Perhaps Johnson saw Durandi Rationale Officiorum Divinorum, which was printed in 1459, one year later than Johnson mentions. A copy of this he had seen at Blenheim in 1774. His Journey into North Wales, Sept. 22.

[1192] He means, I suppose, that he read these different pieces while he remained in the library. BOSWELL.

[1193] Johnson in his Dictionary defines Apartment as A room; a set of rooms.

[1194] Smollett (Travels, i. 85) writes of these temporary servants:--'You cannot conceive with what eagerness and dexterity these rascally valets exert themselves in pillaging strangers. There is always one ready in waiting on your arrival, who begins by assisting your own servant to unload your baggage, and interests himself in your own affairs with such artful officiousness that you will find it difficult to shake him off.'

[1195] Livres--francs we should now say.

[1196] It was here that Rousseau got rid of his children. 'Je savais que l'education pour eux la moins perilleuse etait celle des enfans trouves; et je les y mis.' Les Reveries, ix'me promenade.

[1197] Dr. Franklin, in 1785, wrote:--'I am credibly informed that nine-tenths of them die there pretty soon.' Memoirs, iii. 187. Lord Kames (Sketches of the History of Man, iii. 91) says:--'The Paris almanac for the year 1768 mentions that there were baptised 18,576 infants, of whom the foundling-hospital received 6025.'

[1198] St. Germain des Pres. Better known as the Prison of the Abbaye.
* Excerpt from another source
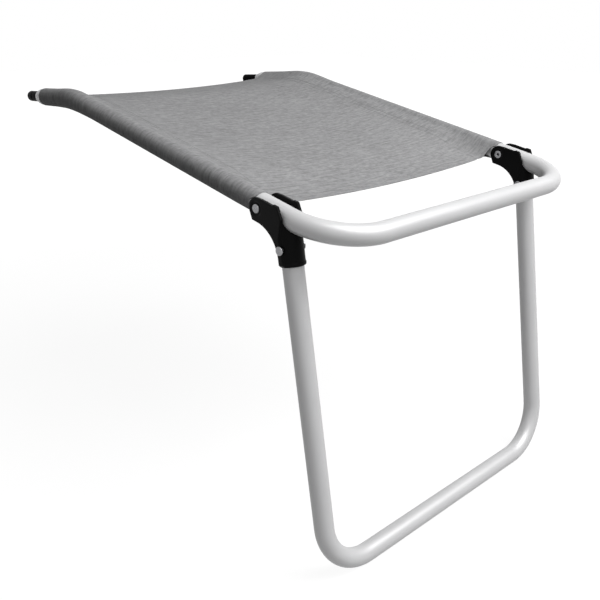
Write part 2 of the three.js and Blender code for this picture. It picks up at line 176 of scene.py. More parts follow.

[1199] I have looked in vain into De Bure, Meerman, Mattaire, and other typographical books, for the two editions of the Catholicon, which Dr. Johnson mentions here, with names which I cannot make out. I read 'one by Latinius, one by Boedinus.' I have deposited the original MS. in the British Museum, where the curious may see it. My grateful acknowledgements are due to Mr. Planta for the trouble he was pleased to take in aiding my researches. BOSWELL. A Mr. Planta is mentioned in Mme. D'Arblay's Diary, v. 39.

[1200] Friar Wilkes visited Johnson in May 1776. Piozzi Letters, i. 336. On Sept. 18, 1777, Mrs. Thrale wrote to Johnson:--'I have got some news that will please you now. Here is an agreeable friend come from Paris, whom you were very fond of when we were there--the Prior of our English Benedictine Convent, Mr. Cowley ... He inquires much for you; and says Wilkes is very well, No. 45, as they call him in the Convent. A cell is always kept ready for your use he tells me.' Ib p. 373.

[1201] The writing is so bad here, that the names of several of the animals could not be decyphered without much more acquaintance with natural history than I possess.--Dr. Blagden, with his usual politeness, most obligingly examined the MS. To that gentleman, and to Dr. Gray, of the British Museum, who also very readily assisted me, I beg leave to express my best thanks. BOSWELL

[1202] It is thus written by Johnson, from the French pronunciation of fossane. It should be observed, that the person who shewed this Menagerie was mistaken in supposing the fossane and the Brasilian weasel to be the same, the fossane being a different animal, and a native of Madagascar. I find them, however, upon one plate in Pennant's Synopsis of Quadrupeds. BOSWELL.

[1203] How little Johnson relished this talk is shewn by his letter to Mrs. Thrale of May 1, 1780, and by her answer. He wrote:--'The Exhibition, how will you do, either to see or not to see? The Exhibition is eminently splendid. There is contour, and keeping, and grace, and expression, and all the varieties of artificial excellence.' Piozzi Letters, ii. III. She answered:--'When did I ever plague about contour, and grace, and expression? I have dreaded them all three since that hapless day at Compiegne when you teased me so.' Ib p. 116

[1204] 'Nef, (old French from nave) the body of a church.' Johnson's Dictionary.

[1205] My worthy and ingenious friend, Mr. Andrew Lumisden, by his accurate acquaintance with France, enabled me to make out many proper names, which Dr. Johnson had written indistinctly, and sometimes spelt erroneously. Boswell. Lumisden is mentioned in Boswell's Hebrides, Sept. 13.

[1206] Baretti, in a marginal note on Piozzi Letters, i. 142, says that 'Johnson saw next to nothing of Paris.' On p. 159 he adds:--'He noticed the country so little that he scarcely spoke of it ever after.' He shews, however, his ignorance of Johnson's doings by saying that 'in France he never touched a pen.'

[1207] Hume's reception in 1763 was very different. He wrote to Adam Smith:--'I have been three days at Paris, and two at Fontainebleau, and have everywhere met with the most extraordinary honours which the most exorbitant vanity could wish or desire.' The Dauphin's three children, afterwards Lewis XVI, Lewis XVIII, and Charles X, had each to make a set speech of congratulation. He was the favourite of the most exclusive coteries. J.H. Burton's Hume, ii. 168, 177, 208. But at that date, sceptical philosophy was the rage.